Rep. Tricia Cotham, a Democrat representing the city of Charlotte, North Carolina, has been urged to resign by her fellow Democratic colleagues over her impending announcement that she intends to join the Republican Party, WCNC News reported. House Democratic leader Robert Reives and State party chair Anderson Clayton called her forthcoming switch a “betrayal” of the voters who “overwhelmingly supported Democratic candidates up and down the ballot,” the outlet stated.

Cotham is scheduled to join Republican House Speaker Tim Moore at the North Carolina Republican Party headquarters in Raleigh for a news conference April 5 where it is expected she will make her switch official, WCNC News reported. By joining the Republicans, Cotham will hand a supermajority to the party in the legislature, giving Republicans veto power over Democratic Gov. Roy Cooper, Axios Raleigh reported.


“Rep. Tricia Cotham campaigned as a Democrat and supporter of abortion rights, health care, public education, gun safety, and civil rights.
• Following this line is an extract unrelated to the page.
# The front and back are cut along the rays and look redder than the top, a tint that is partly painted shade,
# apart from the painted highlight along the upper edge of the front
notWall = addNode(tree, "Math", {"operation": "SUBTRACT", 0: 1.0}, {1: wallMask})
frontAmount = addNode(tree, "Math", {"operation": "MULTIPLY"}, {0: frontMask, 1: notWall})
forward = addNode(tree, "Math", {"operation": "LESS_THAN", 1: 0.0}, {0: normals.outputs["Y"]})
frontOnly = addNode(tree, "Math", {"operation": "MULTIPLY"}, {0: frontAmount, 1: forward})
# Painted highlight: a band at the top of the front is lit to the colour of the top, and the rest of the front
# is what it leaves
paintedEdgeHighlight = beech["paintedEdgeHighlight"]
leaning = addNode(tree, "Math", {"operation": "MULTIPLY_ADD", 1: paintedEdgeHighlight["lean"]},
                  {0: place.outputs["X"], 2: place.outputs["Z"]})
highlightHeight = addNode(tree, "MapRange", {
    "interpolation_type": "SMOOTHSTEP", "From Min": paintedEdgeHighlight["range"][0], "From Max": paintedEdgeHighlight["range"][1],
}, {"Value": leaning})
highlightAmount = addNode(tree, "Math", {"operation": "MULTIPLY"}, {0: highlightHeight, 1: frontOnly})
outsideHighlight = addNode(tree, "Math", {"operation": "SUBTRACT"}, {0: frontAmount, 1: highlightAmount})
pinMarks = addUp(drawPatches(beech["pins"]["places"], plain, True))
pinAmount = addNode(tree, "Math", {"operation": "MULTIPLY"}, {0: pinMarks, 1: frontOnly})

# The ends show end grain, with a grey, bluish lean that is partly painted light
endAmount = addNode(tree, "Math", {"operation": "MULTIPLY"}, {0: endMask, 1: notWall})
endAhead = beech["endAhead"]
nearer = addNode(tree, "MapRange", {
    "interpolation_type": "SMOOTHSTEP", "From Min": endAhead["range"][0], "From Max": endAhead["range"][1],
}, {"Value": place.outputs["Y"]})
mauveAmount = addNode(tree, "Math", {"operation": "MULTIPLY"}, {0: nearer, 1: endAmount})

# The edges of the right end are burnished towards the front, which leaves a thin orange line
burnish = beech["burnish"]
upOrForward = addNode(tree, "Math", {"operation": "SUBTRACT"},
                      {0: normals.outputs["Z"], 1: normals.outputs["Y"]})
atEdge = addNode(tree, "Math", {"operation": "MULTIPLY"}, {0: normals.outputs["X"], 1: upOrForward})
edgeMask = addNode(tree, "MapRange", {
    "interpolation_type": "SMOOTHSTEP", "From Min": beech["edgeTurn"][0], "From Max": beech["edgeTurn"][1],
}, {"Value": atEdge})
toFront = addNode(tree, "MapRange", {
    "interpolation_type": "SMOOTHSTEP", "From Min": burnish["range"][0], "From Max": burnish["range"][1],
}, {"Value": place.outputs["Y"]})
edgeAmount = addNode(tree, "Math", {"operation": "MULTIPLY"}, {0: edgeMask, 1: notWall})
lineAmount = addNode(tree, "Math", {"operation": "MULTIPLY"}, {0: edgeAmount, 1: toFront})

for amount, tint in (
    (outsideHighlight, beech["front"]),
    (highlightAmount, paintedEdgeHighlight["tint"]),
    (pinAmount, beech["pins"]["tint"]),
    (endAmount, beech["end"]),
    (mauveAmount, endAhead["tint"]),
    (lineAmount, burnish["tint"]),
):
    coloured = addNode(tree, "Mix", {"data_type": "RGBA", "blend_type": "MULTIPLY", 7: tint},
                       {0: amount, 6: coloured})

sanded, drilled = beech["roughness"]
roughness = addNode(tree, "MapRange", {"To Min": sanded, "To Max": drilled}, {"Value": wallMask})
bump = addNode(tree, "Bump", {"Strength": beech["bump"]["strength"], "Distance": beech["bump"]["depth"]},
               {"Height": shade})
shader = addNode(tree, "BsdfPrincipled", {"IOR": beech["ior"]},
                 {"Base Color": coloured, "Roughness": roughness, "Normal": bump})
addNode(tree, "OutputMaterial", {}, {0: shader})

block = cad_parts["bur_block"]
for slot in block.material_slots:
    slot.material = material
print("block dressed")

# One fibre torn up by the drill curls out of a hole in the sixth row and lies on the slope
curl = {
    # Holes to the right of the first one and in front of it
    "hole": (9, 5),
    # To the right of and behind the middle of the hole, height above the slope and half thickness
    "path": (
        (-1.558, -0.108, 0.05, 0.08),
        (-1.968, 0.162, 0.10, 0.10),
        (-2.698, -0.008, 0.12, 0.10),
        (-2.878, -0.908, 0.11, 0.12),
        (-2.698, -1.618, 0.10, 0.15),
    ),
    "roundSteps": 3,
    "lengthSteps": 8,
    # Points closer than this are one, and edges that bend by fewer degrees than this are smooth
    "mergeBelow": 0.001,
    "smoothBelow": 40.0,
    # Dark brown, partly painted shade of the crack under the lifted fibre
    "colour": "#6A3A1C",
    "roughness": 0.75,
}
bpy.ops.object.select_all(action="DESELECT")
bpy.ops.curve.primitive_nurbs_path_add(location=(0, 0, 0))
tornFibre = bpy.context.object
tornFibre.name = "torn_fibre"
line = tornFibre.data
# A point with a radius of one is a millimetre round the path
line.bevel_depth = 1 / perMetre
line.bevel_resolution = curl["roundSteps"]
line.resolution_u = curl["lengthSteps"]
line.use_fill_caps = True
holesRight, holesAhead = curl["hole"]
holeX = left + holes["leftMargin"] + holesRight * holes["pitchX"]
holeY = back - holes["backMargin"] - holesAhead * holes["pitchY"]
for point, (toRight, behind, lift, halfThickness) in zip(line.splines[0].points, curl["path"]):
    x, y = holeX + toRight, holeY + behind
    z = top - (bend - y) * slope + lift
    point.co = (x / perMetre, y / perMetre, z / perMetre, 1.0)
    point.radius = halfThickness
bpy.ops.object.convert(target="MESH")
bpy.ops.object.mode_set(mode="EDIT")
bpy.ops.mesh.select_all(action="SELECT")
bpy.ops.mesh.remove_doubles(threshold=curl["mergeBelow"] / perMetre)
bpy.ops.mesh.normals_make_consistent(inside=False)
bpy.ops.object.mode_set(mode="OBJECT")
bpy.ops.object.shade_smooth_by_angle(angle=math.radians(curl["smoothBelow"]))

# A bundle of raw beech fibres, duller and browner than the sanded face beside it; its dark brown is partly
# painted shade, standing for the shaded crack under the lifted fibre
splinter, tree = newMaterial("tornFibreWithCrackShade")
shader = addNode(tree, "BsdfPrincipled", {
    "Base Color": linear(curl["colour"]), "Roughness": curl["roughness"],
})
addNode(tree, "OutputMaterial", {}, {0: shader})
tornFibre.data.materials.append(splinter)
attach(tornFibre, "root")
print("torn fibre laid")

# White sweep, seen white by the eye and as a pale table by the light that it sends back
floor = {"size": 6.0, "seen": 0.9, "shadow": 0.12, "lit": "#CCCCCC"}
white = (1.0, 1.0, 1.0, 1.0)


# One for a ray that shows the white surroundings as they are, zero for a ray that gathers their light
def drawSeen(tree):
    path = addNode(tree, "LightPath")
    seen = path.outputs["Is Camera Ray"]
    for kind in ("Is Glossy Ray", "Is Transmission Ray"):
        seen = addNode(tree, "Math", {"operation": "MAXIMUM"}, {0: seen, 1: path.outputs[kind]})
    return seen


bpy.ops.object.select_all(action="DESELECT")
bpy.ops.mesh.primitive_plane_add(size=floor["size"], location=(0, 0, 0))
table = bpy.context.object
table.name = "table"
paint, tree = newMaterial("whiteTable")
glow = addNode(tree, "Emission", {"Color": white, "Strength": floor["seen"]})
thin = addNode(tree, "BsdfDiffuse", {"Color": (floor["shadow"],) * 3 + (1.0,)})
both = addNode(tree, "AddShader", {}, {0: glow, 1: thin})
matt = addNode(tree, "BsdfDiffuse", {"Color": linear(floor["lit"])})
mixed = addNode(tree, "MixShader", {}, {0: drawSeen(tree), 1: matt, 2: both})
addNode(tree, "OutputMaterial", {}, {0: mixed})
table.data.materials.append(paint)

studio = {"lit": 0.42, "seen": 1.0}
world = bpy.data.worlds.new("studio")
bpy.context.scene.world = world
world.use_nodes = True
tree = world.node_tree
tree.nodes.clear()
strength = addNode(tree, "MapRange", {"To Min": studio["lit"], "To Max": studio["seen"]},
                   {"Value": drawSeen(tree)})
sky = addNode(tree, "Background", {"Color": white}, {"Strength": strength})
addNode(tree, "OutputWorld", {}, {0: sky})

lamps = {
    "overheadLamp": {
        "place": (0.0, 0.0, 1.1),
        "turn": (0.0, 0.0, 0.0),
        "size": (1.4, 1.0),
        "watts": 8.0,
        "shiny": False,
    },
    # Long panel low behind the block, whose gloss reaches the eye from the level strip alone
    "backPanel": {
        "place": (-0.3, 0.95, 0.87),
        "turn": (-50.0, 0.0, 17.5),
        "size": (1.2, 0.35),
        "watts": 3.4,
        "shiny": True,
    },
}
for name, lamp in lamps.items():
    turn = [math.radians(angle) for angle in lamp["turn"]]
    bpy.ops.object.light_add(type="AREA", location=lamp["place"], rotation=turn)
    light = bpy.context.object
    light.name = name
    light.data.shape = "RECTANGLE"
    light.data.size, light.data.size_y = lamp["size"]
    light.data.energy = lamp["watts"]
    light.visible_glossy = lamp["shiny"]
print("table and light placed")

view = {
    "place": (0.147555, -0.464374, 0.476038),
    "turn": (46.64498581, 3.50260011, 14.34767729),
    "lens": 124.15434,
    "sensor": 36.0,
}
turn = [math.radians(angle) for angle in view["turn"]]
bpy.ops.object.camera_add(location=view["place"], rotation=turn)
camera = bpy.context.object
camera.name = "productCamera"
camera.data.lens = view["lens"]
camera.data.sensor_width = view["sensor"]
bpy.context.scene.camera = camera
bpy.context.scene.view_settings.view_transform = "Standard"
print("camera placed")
The voters of House District 112 elected her to serve as that person and overwhelmingly supported Democratic candidates up and down the ballot,” Reives said in a statement cited by WCNC News.

“Now, just a few months later, Rep. Cotham is changing parties. That is not the person that was presented to the voters of House District 112. That is not the person those constituents campaigned for in a hard primary, and who they championed in a general election in a 60% Democratic district. Those constituents deserved to know what values were most important to their elected representative,” he continued.
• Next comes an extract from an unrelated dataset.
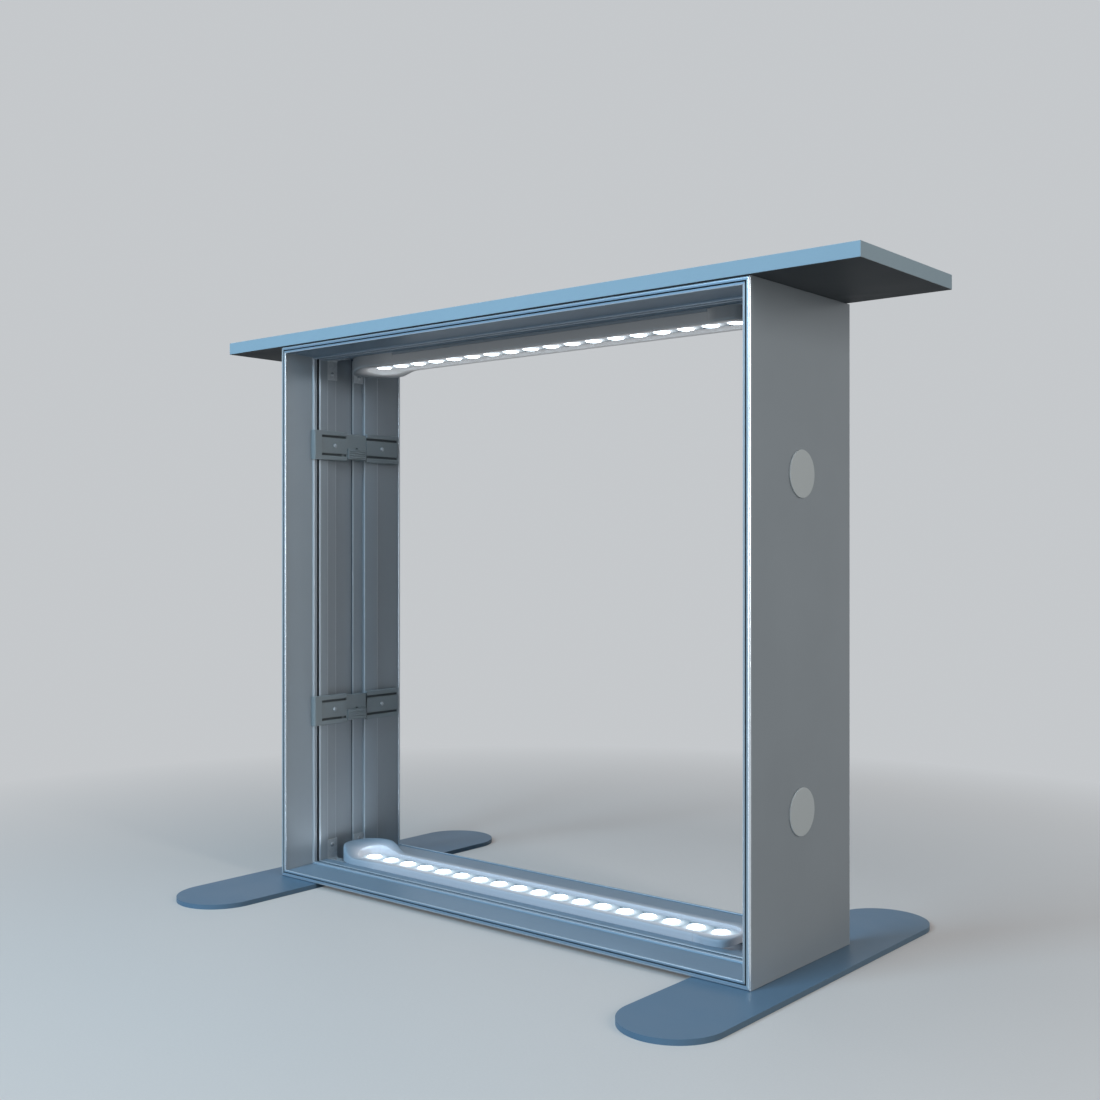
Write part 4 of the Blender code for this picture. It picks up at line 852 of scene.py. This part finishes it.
def housing_stations(reach, squareness, joint, arc_steps=56, leg_steps=12):
    """Round the end: outer point, inner point, turn and way inland at each station."""
    stations = []
    for share in (k / leg_steps for k in range(leg_steps)):
        half, inland = BAR_HALF + (HOUSING_HALF - BAR_HALF) * smooth(share), joint * (1 - share)
        stations.append(((-inland, -half), (-inland, -TROUGH_HALF), -math.pi / 2, inland))
    for k in range(arc_steps + 1):
        turn = math.pi * k / arc_steps - math.pi / 2
        c, s = abs(math.cos(turn)) if 0 < k < arc_steps else 0, math.sin(turn)
        power = 2 / squareness
        outer = (reach * c**power, math.copysign(HOUSING_HALF * abs(s)**power, s))
        stations.append((outer, (TROUGH_HALF * c, TROUGH_HALF * s), turn, -TROUGH_HALF * c))
    mirrored = [((p[0], -p[1]), (q[0], -q[1]), -turn, inland) for p, q, turn, inland in stations[:leg_steps]]
    return stations + mirrored[::-1]


def rim_row(outer, inner, high, low, base):
    """One station's section: up the outer wall, over the rounded crest and down to the floor."""
    outer, inner = Vector(outer), Vector(inner)
    inward, fall = (inner - outer).normalized(), low - high
    row = [(outer, base), (outer, high - EDGE_DROP)]
    row += [(outer + inward * EDGE_IN * (1 - math.cos(a)), high - EDGE_DROP * (1 - math.sin(a)))
            for a in quarter(5)[1:]]
    crest = outer + inward * EDGE_IN
    row += [(crest.lerp(inner, share), high + fall * share) for share in (0.25, 0.5, 0.75)]
    row += [(inner - inward * RIM_LIP, low - fall * 0.05),
            (inner - inward * RIM_LIP * 0.3, low - RIM_LIP * 0.35)]
    return row + [(inner, low - RIM_LIP), (inner, TROUGH_FLOOR)]


def housing(bar, hand):
    left = hand == "left"
    side, lens, end = (-1, bar.first, bar.left_joint) if left else (1, bar.last, bar.right_joint)
    hood = HOOD_HEIGHT - bar.seat - BAR_RIM if left else 0
    base = RIDGE_HEIGHT + SEAT_GAP - bar.seat
    mesh, rows = bmesh.new(), []
    for outer, inner, turn, inland in housing_stations(END_REACH[hand], END_SQUARENESS[hand],
                                                       abs(lens - end) - SEAT_GAP / 2):
        high = BAR_RIM + hood * hood_rise(turn, inland, HOOD_TURN)
        low = BAR_RIM + hood * HOOD_INNER_SHARE * hood_rise(turn, inland, HOOD_INNER_TURN)
        foot = min(base, 0) if abs(outer[1]) < CHANNEL_HALF and inland > 0 else base
        rows.append([mesh.verts.new(bar_point(bar, lens + side * p.x, p.y, h))
                     for p, h in rim_row(outer, inner, high, low, foot)])
    for here, there in zip(rows, rows[1:]):
        for k in range(len(here) - 1):
            mesh.faces.new((here[k], here[k + 1], there[k + 1], there[k]))
    add_lid(mesh, [row[0] for row in rows], 0, 1)
    add_lid(mesh, [row[-1] for row in rows], 0, 1)
    add_lid(mesh, rows[0] + rows[-1][::-1], 1, 2)
    return piece_from(f"{bar.name}_{hand}_moulding", mesh, 38)


for bar in BARS:
    for hand in ("left", "right"):
        made = housing(bar, hand)
        settle(made, bar_plastic[bar.name], "root", "white_plastic", f"{bar.name}_{hand}_housing")
        print(made.name, len(made.data.polygons), "faces")

# %% [markdown]
# The tray between two housings is an extrusion with the same wall as theirs, so it takes its
# section from the same row of points, mirrored to the other side. Four short screws go up through
# its base into the housings' tongues, in holes that a Boolean cuts.
# %% Trays and their screws
CHAMBER_HALF = BAR_HALF - TRAY_WALL
TONGUE, END_SCREW_ACROSS = 0.020, 0.0147
END_HOLE = [(0, -0.002), (0.0018, -0.002), (0.0018, 0.0062), (0, 0.0062)]
END_SCREW = [(0, 0.0012), (0.00088, 0.0011), (0.0011, 0.0002), (0.0014, 0.0001), (0.0016, 0.0003),
             (0.0016, 0.0052), (0, 0.0058)]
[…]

“She no longer represents the values constituents trusted her to champion, and should resign immediately,” Clayton tweeted.

As Cotham has not yet made a public statement regarding her intentions, it is not known what pushed her to switch parties. Her colleague, moderate Democrat Rep. Cecil Brockman, believes that her decision to switch was hastened by recent blowback she received from her peers after skipping a vote to override Cooper’s veto on a Republican-backed bill relaxing gun laws in the state, Axios Raleigh reported. (RELATED: Town’s Entire Leadership Flees Democratic Party, Joins The GOP)

“I think she just wanted to do what’s best for her district and when you’re constantly talked about and trashed — especially the way that we have been over the past few weeks — I think this is what happens,” Brockman said, according to the outlet.